→ **Exercise data**
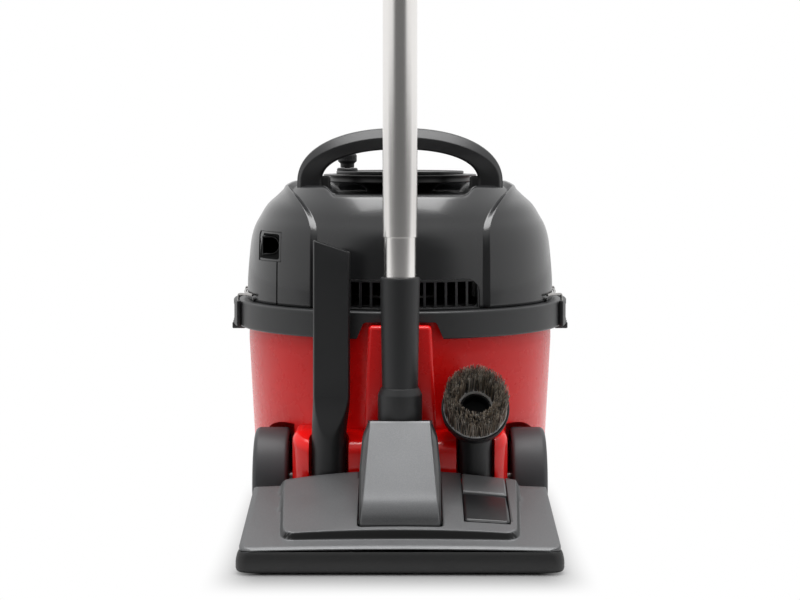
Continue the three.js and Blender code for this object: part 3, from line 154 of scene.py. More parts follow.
# A flat outline drawn out along an axis; its points are in the two other axes.
def drawn(name, outline, low, high, along="z"):
    def at(p, h):
        return {"z": (p[0], p[1], h), "x": (h, p[0], p[1]), "y": (p[0], h, p[1])}[along]
    return skinned(name, [[at(p, h) for p in outline] for h in (low, high)])


def block(name, low, high):
    outline = [(low[0], low[1]), (high[0], low[1]), (high[0], high[1]), (low[0], high[1])]
    return drawn(name, outline, low[2], high[2])


# A slab between a grid of points and the same grid at the heights that foot gives.
def slab(name, rows, foot):
    count = len(rows[0])
    top = [p for row in rows for p in row]
    size = len(top)
    faces = []
    for i in range(len(rows) - 1):
        for j in range(count - 1):
            q = i * count + j
            faces += [(q, q + 1, q + count + 1, q + count),
                      (size + q + count, size + q + count + 1, size + q + 1, size + q)]
    rim = list(range(count)) + [i * count + count - 1 for i in range(1, len(rows))]
    rim += [(len(rows) - 1) * count + j for j in range(count - 2, -1, -1)]
    rim += [i * count for i in range(len(rows) - 2, 0, -1)]
    for a, b in zip(rim, rim[1:] + rim[:1]):
        faces.append((a, size + a, size + b, b))
    return toObject(name, top + [(x, y, foot(x, y)) for x, y, z in top], faces)


# Turns or shifts a piece by a matrix whose origin is on the floor under the tub's centre.
def moved(obj, matrix):
    home = Matrix.Translation((0, frameShift / 1000, 0))
    obj.data.transform(home @ matrix @ home.inverted())
    return obj


# Applies a piece's modifiers.
def settle(obj):
    graph = bpy.context.evaluated_depsgraph_get()
    mesh = bpy.data.meshes.new_from_object(obj.evaluated_get(graph))
    old = obj.data
    obj.modifiers.clear()
    obj.data = mesh
    bpy.data.meshes.remove(old)
    return obj


def combined(obj, others, operation):
    for other in others:
        step = obj.modifiers.new("shape", "BOOLEAN")
        step.operation = operation
        step.object = other
        step.solver = "EXACT"
        settle(obj)
        bpy.data.objects.remove(other)
    return obj


def carve(obj, *cutters):
    return combined(obj, cutters, "DIFFERENCE")


def joinUp(obj, *others):
    return combined(obj, others, "UNION")


def keepIn(obj, *others):
    return combined(obj, others, "INTERSECT")


# Rounds the edges that turn more than an angle.
def eased(obj, width, steps=2, angle=30):
    step = obj.modifiers.new("edges", "BEVEL")
    step.width = width / 1000
    step.segments = steps
    step.limit_method = "ANGLE"
    step.angle_limit = math.radians(angle)
    step.use_clamp_overlap = True
    step.miter_outer = "MITER_ARC"
    return settle(obj)


def arcPoints(cx, cy, radius, start, end, steps):
    out = []
    for i in range(steps + 1):
        a = math.radians(start + (end - start) * i / steps)
        out.append((cx + radius * math.cos(a), cy + radius * math.sin(a)))
    return out


def softStep(t):
    t = min(max(t, 0), 1)
    return t * t * (3 - 2 * t)


def softMin(a, b, k):
    h = min(max(0.5 + 0.5 * (b - a) / k, 0), 1)
    return b + (a - b) * h - k * h * (1 - h)


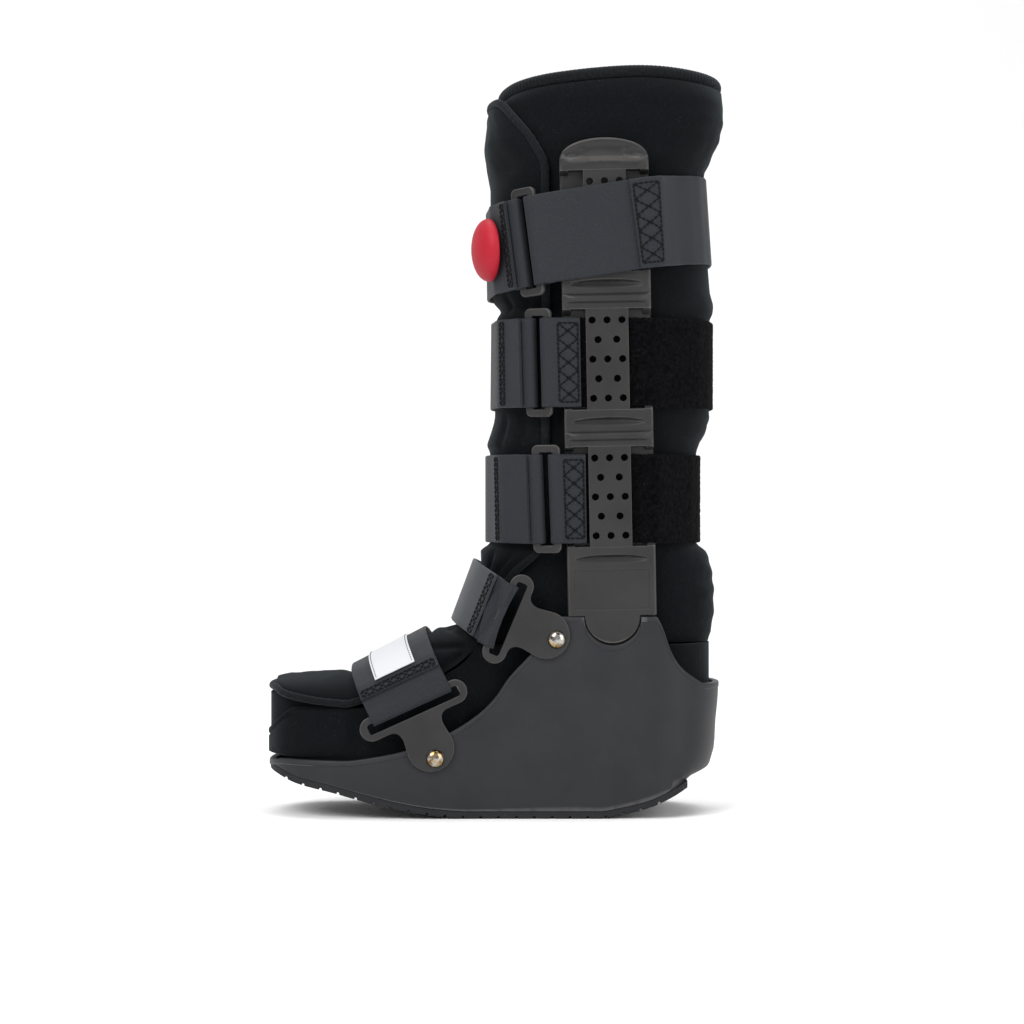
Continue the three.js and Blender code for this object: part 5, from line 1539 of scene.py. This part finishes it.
def build_foot_flap():
    rows = FOOT_FLAP_STATIONS
    keyed = [[i / (len(rows) - 1), *row] for i, row in enumerate(rows)]
    turns = [-math.cos(i / 70 * math.pi) for i in range(71)]
    rings = []
    for run in (i / 130 for i in range(131)):
        station = [follow(keyed, run, c) for c in range(1, 6)]
        crest_x = along(station[0])
        free = blend_steps(22.0, 30.0, abs(crest_x - TOE_STRAP_CREST)) * \
            blend_steps(along(0.40), along(0.355), crest_x) * blend_steps(0.0, 0.05, run)
        past_toe = blend_steps(along(0.3), along(0.33), crest_x)
        outer = []
        for t in turns:
            base = arch_point(station, t, 0.0)
            direction = (base - Vector((base.x, 0, up(station[3])))).normalized()
            crease = fine_folds(base, 0.055, (2.4, 0.8, 1.0), 21.0)
            side = blend_steps(6.0, 20.0, abs(base.y))
            fold = instep_crease(base.x, base.z) * past_toe * blend_steps(along(0.45), along(0.43), base.x)
            swell = 2.3 + (0.35 + 0.65 * past_toe) * crease + 2.4 * past_toe
            move = free * (1 - abs(t) ** 4) * swell - 4.2 * fold * side
            outer.append(base + direction * move)
        rings.append(outer + [arch_point(station, t, FLAP_THICKNESS - 0.2) for t in reversed(turns)])
    piece = skin("foot_flap_padding", rings)
    cloth_map(piece, lambda p: (math.atan2(p.y, p.z - 40.0) * FOOT_CLOTH_RADIUS, p.x + 0.5 * p.z, 0))
    shade(piece, 60)
    return piece


foot_flap = build_foot_flap()
hand_over(foot_flap, LINER_KNIT, "liner", "foot_flap")

# %% [markdown]
# ## Bound edges
#
# The liner's rim and the edges of both flaps are bound with a rolled cloth strip. Each is a tube along the
# edge. Small even swellings along it show where the strip is stitched down.

# %% Even steps along a path, and a tube around it


def running_lengths(points):
    lengths = [0.0]
    for a, b in zip(points, points[1:]):
        lengths.append(lengths[-1] + (b - a).length)
    return lengths


def even_places(lengths, count):
    """For even steps along a path: the leg that each falls on, and its share along that leg."""
    places, k = [], 0
    for i in range(count + 1):
        wanted = lengths[-1] * i / count
        while k < len(lengths) - 2 and lengths[k + 1] < wanted:
            k += 1
        share = (wanted - lengths[k]) / max(lengths[k + 1] - lengths[k], 1e-9)
        places.append((k, min(max(share, 0.0), 1.0)))
    return places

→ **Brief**
Write out the entire listing exactly.

→ **Exercise answer**
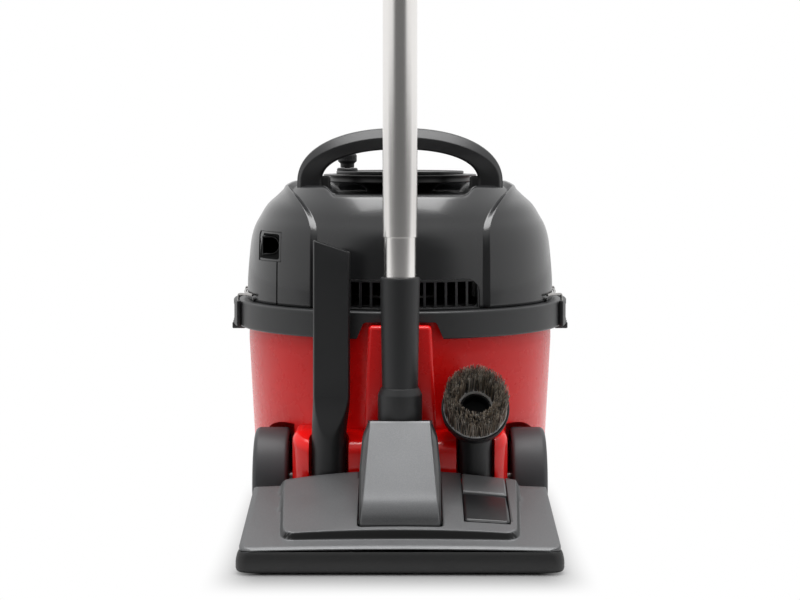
Continue the three.js and Blender code for this object: part 3, from line 154 of scene.py. More parts follow.
# A flat outline drawn out along an axis; its points are in the two other axes.
def drawn(name, outline, low, high, along="z"):
    def at(p, h):
        return {"z": (p[0], p[1], h), "x": (h, p[0], p[1]), "y": (p[0], h, p[1])}[along]
    return skinned(name, [[at(p, h) for p in outline] for h in (low, high)])


def block(name, low, high):
    outline = [(low[0], low[1]), (high[0], low[1]), (high[0], high[1]), (low[0], high[1])]
    return drawn(name, outline, low[2], high[2])


# A slab between a grid of points and the same grid at the heights that foot gives.
def slab(name, rows, foot):
    count = len(rows[0])
    top = [p for row in rows for p in row]
    size = len(top)
    faces = []
    for i in range(len(rows) - 1):
        for j in range(count - 1):
            q = i * count + j
            faces += [(q, q + 1, q + count + 1, q + count),
                      (size + q + count, size + q + count + 1, size + q + 1, size + q)]
    rim = list(range(count)) + [i * count + count - 1 for i in range(1, len(rows))]
    rim += [(len(rows) - 1) * count + j for j in range(count - 2, -1, -1)]
    rim += [i * count for i in range(len(rows) - 2, 0, -1)]
    for a, b in zip(rim, rim[1:] + rim[:1]):
        faces.append((a, size + a, size + b, b))
    return toObject(name, top + [(x, y, foot(x, y)) for x, y, z in top], faces)


# Turns or shifts a piece by a matrix whose origin is on the floor under the tub's centre.
def moved(obj, matrix):
    home = Matrix.Translation((0, frameShift / 1000, 0))
    obj.data.transform(home @ matrix @ home.inverted())
    return obj


# Applies a piece's modifiers.
def settle(obj):
    graph = bpy.context.evaluated_depsgraph_get()
    mesh = bpy.data.meshes.new_from_object(obj.evaluated_get(graph))
    old = obj.data
    obj.modifiers.clear()
    obj.data = mesh
    bpy.data.meshes.remove(old)
    return obj


def combined(obj, others, operation):
    for other in others:
        step = obj.modifiers.new("shape", "BOOLEAN")
        step.operation = operation
        step.object = other
        step.solver = "EXACT"
        settle(obj)
        bpy.data.objects.remove(other)
    return obj


def carve(obj, *cutters):
    return combined(obj, cutters, "DIFFERENCE")


def joinUp(obj, *others):
    return combined(obj, others, "UNION")


def keepIn(obj, *others):
    return combined(obj, others, "INTERSECT")


# Rounds the edges that turn more than an angle.
def eased(obj, width, steps=2, angle=30):
    step = obj.modifiers.new("edges", "BEVEL")
    step.width = width / 1000
    step.segments = steps
    step.limit_method = "ANGLE"
    step.angle_limit = math.radians(angle)
    step.use_clamp_overlap = True
    step.miter_outer = "MITER_ARC"
    return settle(obj)


def arcPoints(cx, cy, radius, start, end, steps):
    out = []
    for i in range(steps + 1):
        a = math.radians(start + (end - start) * i / steps)
        out.append((cx + radius * math.cos(a), cy + radius * math.sin(a)))
    return out


def softStep(t):
    t = min(max(t, 0), 1)
    return t * t * (3 - 2 * t)


def softMin(a, b, k):
    h = min(max(0.5 + 0.5 * (b - a) / k, 0), 1)
    return b + (a - b) * h - k * h * (1 - h)


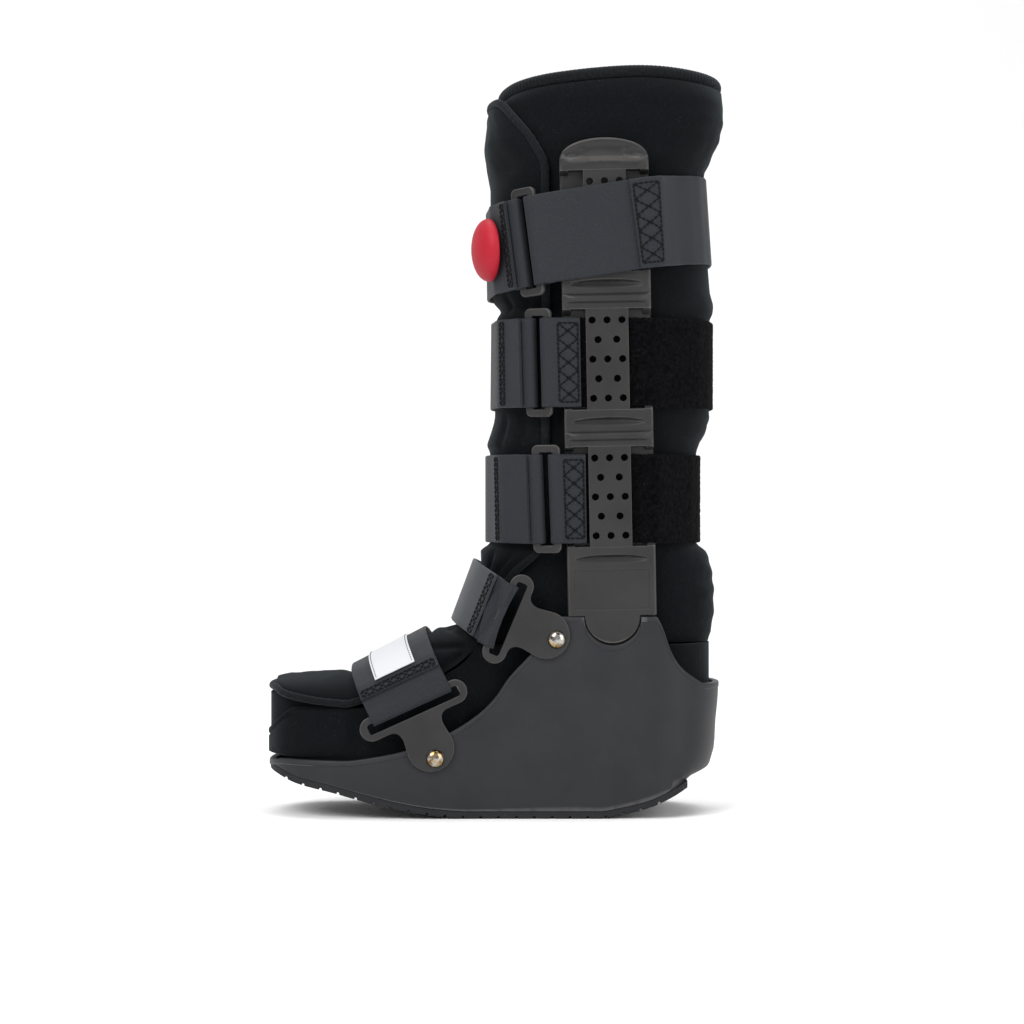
Continue the three.js and Blender code for this object: part 5, from line 1539 of scene.py. This part finishes it.
def build_foot_flap():
    rows = FOOT_FLAP_STATIONS
    keyed = [[i / (len(rows) - 1), *row] for i, row in enumerate(rows)]
    turns = [-math.cos(i / 70 * math.pi) for i in range(71)]
    rings = []
    for run in (i / 130 for i in range(131)):
        station = [follow(keyed, run, c) for c in range(1, 6)]
        crest_x = along(station[0])
        free = blend_steps(22.0, 30.0, abs(crest_x - TOE_STRAP_CREST)) * \
            blend_steps(along(0.40), along(0.355), crest_x) * blend_steps(0.0, 0.05, run)
        past_toe = blend_steps(along(0.3), along(0.33), crest_x)
        outer = []
        for t in turns:
            base = arch_point(station, t, 0.0)
            direction = (base - Vector((base.x, 0, up(station[3])))).normalized()
            crease = fine_folds(base, 0.055, (2.4, 0.8, 1.0), 21.0)
            side = blend_steps(6.0, 20.0, abs(base.y))
            fold = instep_crease(base.x, base.z) * past_toe * blend_steps(along(0.45), along(0.43), base.x)
            swell = 2.3 + (0.35 + 0.65 * past_toe) * crease + 2.4 * past_toe
            move = free * (1 - abs(t) ** 4) * swell - 4.2 * fold * side
            outer.append(base + direction * move)
        rings.append(outer + [arch_point(station, t, FLAP_THICKNESS - 0.2) for t in reversed(turns)])
    piece = skin("foot_flap_padding", rings)
    cloth_map(piece, lambda p: (math.atan2(p.y, p.z - 40.0) * FOOT_CLOTH_RADIUS, p.x + 0.5 * p.z, 0))
    shade(piece, 60)
    return piece


foot_flap = build_foot_flap()
hand_over(foot_flap, LINER_KNIT, "liner", "foot_flap")

# %% [markdown]
# ## Bound edges
#
# The liner's rim and the edges of both flaps are bound with a rolled cloth strip. Each is a tube along the
# edge. Small even swellings along it show where the strip is stitched down.

# %% Even steps along a path, and a tube around it


def running_lengths(points):
    lengths = [0.0]
    for a, b in zip(points, points[1:]):
        lengths.append(lengths[-1] + (b - a).length)
    return lengths


def even_places(lengths, count):
    """For even steps along a path: the leg that each falls on, and its share along that leg."""
    places, k = [], 0
    for i in range(count + 1):
        wanted = lengths[-1] * i / count
        while k < len(lengths) - 2 and lengths[k + 1] < wanted:
            k += 1
        share = (wanted - lengths[k]) / max(lengths[k + 1] - lengths[k], 1e-9)
        places.append((k, min(max(share, 0.0), 1.0)))
    return places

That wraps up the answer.